# Record list
• • • • • • •
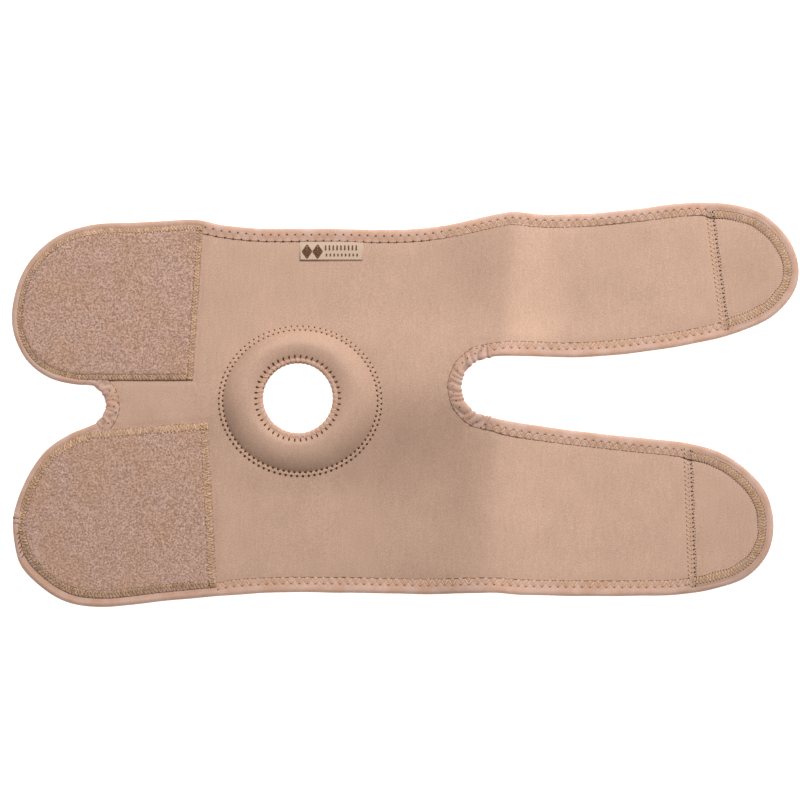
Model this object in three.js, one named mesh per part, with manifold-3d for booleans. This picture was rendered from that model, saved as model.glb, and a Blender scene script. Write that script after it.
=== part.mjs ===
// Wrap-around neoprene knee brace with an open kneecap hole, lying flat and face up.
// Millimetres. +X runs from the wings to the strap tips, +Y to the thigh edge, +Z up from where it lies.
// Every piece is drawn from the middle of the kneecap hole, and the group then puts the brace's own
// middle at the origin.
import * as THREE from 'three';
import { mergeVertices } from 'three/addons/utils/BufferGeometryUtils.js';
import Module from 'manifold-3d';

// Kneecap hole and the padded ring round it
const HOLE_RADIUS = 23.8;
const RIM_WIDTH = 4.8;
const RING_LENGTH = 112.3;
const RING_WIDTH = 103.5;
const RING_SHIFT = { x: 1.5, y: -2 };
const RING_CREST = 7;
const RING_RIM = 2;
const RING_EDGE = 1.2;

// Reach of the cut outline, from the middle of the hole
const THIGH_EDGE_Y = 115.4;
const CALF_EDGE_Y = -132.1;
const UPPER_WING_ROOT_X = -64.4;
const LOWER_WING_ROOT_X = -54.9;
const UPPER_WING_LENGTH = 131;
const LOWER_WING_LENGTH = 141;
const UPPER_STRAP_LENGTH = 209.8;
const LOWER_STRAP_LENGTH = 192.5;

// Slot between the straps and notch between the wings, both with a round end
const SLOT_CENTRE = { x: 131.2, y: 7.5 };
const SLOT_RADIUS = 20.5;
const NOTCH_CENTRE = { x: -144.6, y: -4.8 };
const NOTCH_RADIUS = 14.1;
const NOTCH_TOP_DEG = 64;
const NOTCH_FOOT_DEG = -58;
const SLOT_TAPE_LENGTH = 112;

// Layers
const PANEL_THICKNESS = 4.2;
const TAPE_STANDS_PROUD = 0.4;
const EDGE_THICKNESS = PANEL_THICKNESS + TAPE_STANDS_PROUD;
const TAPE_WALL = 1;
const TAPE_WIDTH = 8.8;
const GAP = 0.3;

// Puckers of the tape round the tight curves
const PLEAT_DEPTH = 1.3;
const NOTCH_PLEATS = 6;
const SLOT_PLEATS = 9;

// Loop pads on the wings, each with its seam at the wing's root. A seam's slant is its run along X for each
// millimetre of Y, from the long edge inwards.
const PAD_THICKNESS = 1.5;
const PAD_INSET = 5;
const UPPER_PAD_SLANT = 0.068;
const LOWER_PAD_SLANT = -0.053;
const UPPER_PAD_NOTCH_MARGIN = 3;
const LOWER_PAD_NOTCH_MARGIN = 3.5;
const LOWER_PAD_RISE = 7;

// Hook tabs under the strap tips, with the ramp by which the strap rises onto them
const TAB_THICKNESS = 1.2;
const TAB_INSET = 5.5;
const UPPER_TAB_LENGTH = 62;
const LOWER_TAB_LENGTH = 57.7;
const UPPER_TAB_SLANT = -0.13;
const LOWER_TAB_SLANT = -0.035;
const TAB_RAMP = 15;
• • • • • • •
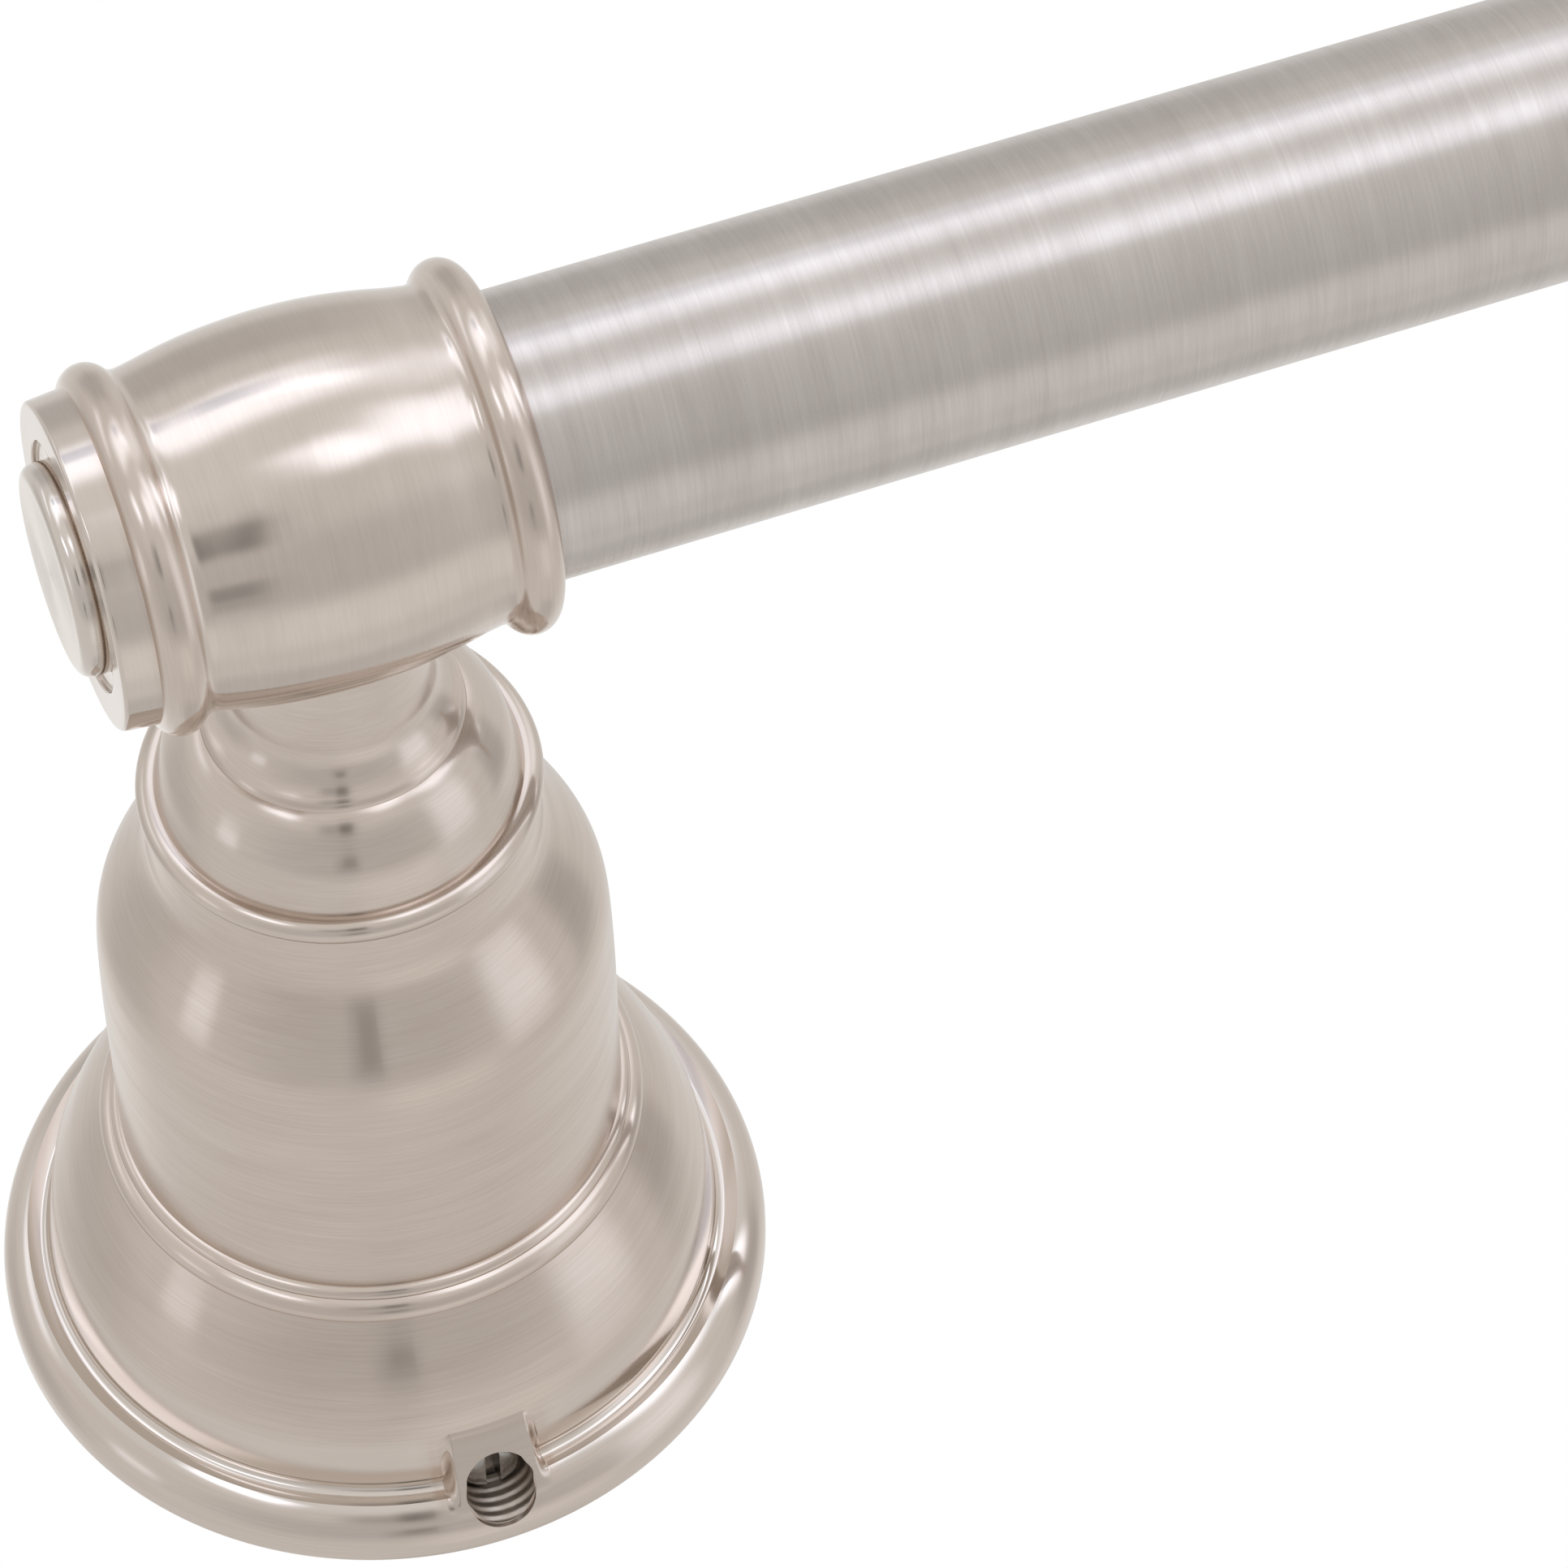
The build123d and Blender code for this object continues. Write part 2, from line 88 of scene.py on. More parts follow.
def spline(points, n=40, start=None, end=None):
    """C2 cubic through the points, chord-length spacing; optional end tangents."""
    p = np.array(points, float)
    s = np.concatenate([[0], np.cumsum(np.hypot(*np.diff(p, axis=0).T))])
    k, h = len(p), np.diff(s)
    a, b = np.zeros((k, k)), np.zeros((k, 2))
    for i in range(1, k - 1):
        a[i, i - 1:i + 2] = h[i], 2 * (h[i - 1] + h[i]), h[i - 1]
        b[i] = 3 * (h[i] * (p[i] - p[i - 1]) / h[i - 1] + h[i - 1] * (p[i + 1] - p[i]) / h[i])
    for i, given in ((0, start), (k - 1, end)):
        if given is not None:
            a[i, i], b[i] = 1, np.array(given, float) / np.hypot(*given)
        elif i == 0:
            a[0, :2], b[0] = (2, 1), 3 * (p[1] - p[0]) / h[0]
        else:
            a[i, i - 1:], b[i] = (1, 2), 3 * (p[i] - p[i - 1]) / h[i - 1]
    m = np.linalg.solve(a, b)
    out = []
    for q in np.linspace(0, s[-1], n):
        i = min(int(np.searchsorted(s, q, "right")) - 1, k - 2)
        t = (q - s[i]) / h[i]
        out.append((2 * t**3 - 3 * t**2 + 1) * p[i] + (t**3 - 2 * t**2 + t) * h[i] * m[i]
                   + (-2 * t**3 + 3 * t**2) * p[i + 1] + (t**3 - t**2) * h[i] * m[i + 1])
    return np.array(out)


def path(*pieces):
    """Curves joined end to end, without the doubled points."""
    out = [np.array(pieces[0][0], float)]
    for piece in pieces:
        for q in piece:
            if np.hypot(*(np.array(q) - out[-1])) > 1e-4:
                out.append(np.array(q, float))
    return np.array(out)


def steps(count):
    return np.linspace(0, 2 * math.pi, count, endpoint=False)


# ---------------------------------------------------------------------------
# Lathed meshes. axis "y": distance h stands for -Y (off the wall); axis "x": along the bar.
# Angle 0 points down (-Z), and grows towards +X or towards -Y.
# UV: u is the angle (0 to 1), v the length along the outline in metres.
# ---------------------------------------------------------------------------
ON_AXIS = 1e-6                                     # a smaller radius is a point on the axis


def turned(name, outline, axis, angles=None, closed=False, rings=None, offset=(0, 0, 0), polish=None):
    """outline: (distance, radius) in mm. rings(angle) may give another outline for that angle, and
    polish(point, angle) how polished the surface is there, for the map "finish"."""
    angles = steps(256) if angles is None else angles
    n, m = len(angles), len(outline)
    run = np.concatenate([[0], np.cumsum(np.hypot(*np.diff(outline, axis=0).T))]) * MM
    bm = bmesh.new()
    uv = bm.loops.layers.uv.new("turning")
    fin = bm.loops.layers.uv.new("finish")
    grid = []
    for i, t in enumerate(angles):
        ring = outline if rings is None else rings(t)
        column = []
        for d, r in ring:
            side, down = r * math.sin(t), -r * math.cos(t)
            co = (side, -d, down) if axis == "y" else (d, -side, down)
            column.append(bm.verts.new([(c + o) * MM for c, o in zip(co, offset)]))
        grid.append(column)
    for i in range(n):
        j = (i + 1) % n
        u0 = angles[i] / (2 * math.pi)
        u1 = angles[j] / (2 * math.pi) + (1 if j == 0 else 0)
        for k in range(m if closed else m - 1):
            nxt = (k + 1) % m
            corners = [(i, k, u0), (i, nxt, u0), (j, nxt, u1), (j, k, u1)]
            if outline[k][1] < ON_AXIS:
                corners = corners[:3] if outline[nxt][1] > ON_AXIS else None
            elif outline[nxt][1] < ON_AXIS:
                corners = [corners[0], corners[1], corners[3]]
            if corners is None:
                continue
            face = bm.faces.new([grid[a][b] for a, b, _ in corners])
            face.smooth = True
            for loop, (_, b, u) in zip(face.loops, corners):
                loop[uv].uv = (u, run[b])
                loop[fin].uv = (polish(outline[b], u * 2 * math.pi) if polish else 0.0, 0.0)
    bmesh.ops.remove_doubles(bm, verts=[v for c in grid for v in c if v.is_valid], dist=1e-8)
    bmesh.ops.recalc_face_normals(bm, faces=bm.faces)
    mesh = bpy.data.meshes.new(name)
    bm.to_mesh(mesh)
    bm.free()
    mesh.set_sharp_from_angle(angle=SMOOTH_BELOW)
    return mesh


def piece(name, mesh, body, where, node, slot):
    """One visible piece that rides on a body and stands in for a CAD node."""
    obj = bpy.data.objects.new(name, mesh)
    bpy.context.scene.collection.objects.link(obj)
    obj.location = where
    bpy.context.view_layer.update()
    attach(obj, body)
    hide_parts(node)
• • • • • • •
# Your instructions
Only the lines from the one bearing "Model this object" through the one bearing "const LOWER_STRAP_LENGTH = 192.5;" should be repeated, exactly as given.

# Solution to this exercise
Model this object in three.js, one named mesh per part, with manifold-3d for booleans. This picture was rendered from that model, saved as model.glb, and a Blender scene script. Write that script after it.
=== part.mjs ===
// Wrap-around neoprene knee brace with an open kneecap hole, lying flat and face up.
// Millimetres. +X runs from the wings to the strap tips, +Y to the thigh edge, +Z up from where it lies.
// Every piece is drawn from the middle of the kneecap hole, and the group then puts the brace's own
// middle at the origin.
import * as THREE from 'three';
import { mergeVertices } from 'three/addons/utils/BufferGeometryUtils.js';
import Module from 'manifold-3d';

// Kneecap hole and the padded ring round it
const HOLE_RADIUS = 23.8;
const RIM_WIDTH = 4.8;
const RING_LENGTH = 112.3;
const RING_WIDTH = 103.5;
const RING_SHIFT = { x: 1.5, y: -2 };
const RING_CREST = 7;
const RING_RIM = 2;
const RING_EDGE = 1.2;

// Reach of the cut outline, from the middle of the hole
const THIGH_EDGE_Y = 115.4;
const CALF_EDGE_Y = -132.1;
const UPPER_WING_ROOT_X = -64.4;
const LOWER_WING_ROOT_X = -54.9;
const UPPER_WING_LENGTH = 131;
const LOWER_WING_LENGTH = 141;
const UPPER_STRAP_LENGTH = 209.8;
const LOWER_STRAP_LENGTH = 192.5;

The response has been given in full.